--- TO DO ---
Repeat only the lines running from the beginning of the material through the line that contains "a plain stage.".

--- DATA SECTION ---
----

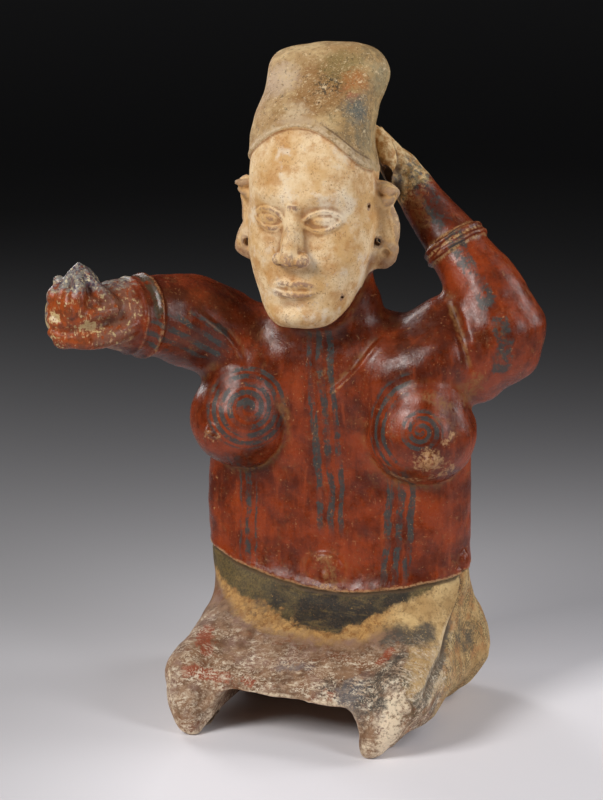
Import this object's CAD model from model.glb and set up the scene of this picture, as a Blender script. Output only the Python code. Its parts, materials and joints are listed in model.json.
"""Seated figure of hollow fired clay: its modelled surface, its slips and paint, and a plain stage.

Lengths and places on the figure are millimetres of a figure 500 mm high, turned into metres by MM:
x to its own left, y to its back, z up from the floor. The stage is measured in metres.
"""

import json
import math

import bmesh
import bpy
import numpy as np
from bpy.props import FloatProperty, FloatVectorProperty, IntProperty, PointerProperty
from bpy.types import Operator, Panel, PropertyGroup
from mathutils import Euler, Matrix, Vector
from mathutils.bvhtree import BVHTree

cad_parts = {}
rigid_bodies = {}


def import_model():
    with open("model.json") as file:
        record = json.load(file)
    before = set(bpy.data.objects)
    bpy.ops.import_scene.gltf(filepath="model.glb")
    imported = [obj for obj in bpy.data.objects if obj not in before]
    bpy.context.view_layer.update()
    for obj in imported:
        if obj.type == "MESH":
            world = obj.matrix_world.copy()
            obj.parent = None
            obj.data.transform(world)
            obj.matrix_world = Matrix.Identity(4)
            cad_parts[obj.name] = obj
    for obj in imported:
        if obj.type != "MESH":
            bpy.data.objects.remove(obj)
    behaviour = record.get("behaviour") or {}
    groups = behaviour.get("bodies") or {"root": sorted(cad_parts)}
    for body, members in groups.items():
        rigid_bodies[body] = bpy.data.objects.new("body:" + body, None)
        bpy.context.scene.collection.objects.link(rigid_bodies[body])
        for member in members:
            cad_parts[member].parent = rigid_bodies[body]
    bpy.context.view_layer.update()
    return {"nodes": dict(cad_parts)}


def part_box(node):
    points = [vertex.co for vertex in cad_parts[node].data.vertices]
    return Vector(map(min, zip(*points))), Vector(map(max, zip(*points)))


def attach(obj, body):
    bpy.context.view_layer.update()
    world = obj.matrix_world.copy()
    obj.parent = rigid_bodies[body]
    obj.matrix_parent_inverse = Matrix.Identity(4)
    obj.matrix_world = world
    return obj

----

--- SOLVED PROBLEM ---
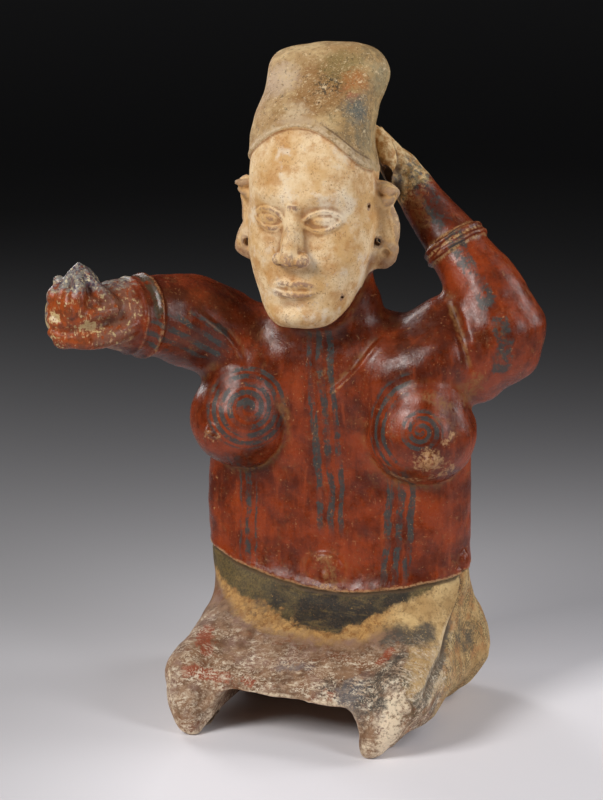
Import this object's CAD model from model.glb and set up the scene of this picture, as a Blender script. Output only the Python code. Its parts, materials and joints are listed in model.json.
"""Seated figure of hollow fired clay: its modelled surface, its slips and paint, and a plain stage.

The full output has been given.